Rows from a 3D modeling dataset =>

## start

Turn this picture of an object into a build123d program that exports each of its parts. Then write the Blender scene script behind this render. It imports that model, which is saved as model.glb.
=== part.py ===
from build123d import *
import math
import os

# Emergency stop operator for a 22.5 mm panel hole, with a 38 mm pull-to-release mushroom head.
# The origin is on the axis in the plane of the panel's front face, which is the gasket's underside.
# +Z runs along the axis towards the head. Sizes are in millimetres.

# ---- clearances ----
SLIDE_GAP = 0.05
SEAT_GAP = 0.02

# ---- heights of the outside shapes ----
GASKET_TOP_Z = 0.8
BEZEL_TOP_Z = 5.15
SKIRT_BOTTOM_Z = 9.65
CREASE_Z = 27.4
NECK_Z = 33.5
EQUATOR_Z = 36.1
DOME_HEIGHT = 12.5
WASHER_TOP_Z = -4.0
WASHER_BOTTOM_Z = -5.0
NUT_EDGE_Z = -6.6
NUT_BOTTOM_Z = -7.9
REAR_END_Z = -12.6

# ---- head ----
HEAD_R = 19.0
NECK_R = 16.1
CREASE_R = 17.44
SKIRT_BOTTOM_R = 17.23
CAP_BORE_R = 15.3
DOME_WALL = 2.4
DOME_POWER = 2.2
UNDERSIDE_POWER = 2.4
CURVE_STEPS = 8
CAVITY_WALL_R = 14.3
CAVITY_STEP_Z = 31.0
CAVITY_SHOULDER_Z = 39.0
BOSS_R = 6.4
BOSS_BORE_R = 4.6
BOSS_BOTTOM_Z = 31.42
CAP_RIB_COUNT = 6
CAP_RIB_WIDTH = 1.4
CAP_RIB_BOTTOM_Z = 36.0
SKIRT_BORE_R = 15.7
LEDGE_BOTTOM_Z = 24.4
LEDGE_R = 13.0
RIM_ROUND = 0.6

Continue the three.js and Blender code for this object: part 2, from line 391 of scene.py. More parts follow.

## end

Your task is to reproduce the whole listing exactly.

Result for this task =>
Turn this picture of an object into a build123d program that exports each of its parts. Then write the Blender scene script behind this render. It imports that model, which is saved as model.glb.
=== part.py ===
from build123d import *
import math
import os

# Emergency stop operator for a 22.5 mm panel hole, with a 38 mm pull-to-release mushroom head.
# The origin is on the axis in the plane of the panel's front face, which is the gasket's underside.
# +Z runs along the axis towards the head. Sizes are in millimetres.

# ---- clearances ----
SLIDE_GAP = 0.05
SEAT_GAP = 0.02

# ---- heights of the outside shapes ----
GASKET_TOP_Z = 0.8
BEZEL_TOP_Z = 5.15
SKIRT_BOTTOM_Z = 9.65
CREASE_Z = 27.4
NECK_Z = 33.5
EQUATOR_Z = 36.1
DOME_HEIGHT = 12.5
WASHER_TOP_Z = -4.0
WASHER_BOTTOM_Z = -5.0
NUT_EDGE_Z = -6.6
NUT_BOTTOM_Z = -7.9
REAR_END_Z = -12.6

# ---- head ----
HEAD_R = 19.0
NECK_R = 16.1
CREASE_R = 17.44
SKIRT_BOTTOM_R = 17.23
CAP_BORE_R = 15.3
DOME_WALL = 2.4
DOME_POWER = 2.2
UNDERSIDE_POWER = 2.4
CURVE_STEPS = 8
CAVITY_WALL_R = 14.3
CAVITY_STEP_Z = 31.0
CAVITY_SHOULDER_Z = 39.0
BOSS_R = 6.4
BOSS_BORE_R = 4.6
BOSS_BOTTOM_Z = 31.42
CAP_RIB_COUNT = 6
CAP_RIB_WIDTH = 1.4
CAP_RIB_BOTTOM_Z = 36.0
SKIRT_BORE_R = 15.7
LEDGE_BOTTOM_Z = 24.4
LEDGE_R = 13.0
RIM_ROUND = 0.6

Continue the three.js and Blender code for this object: part 2, from line 391 of scene.py. More parts follow.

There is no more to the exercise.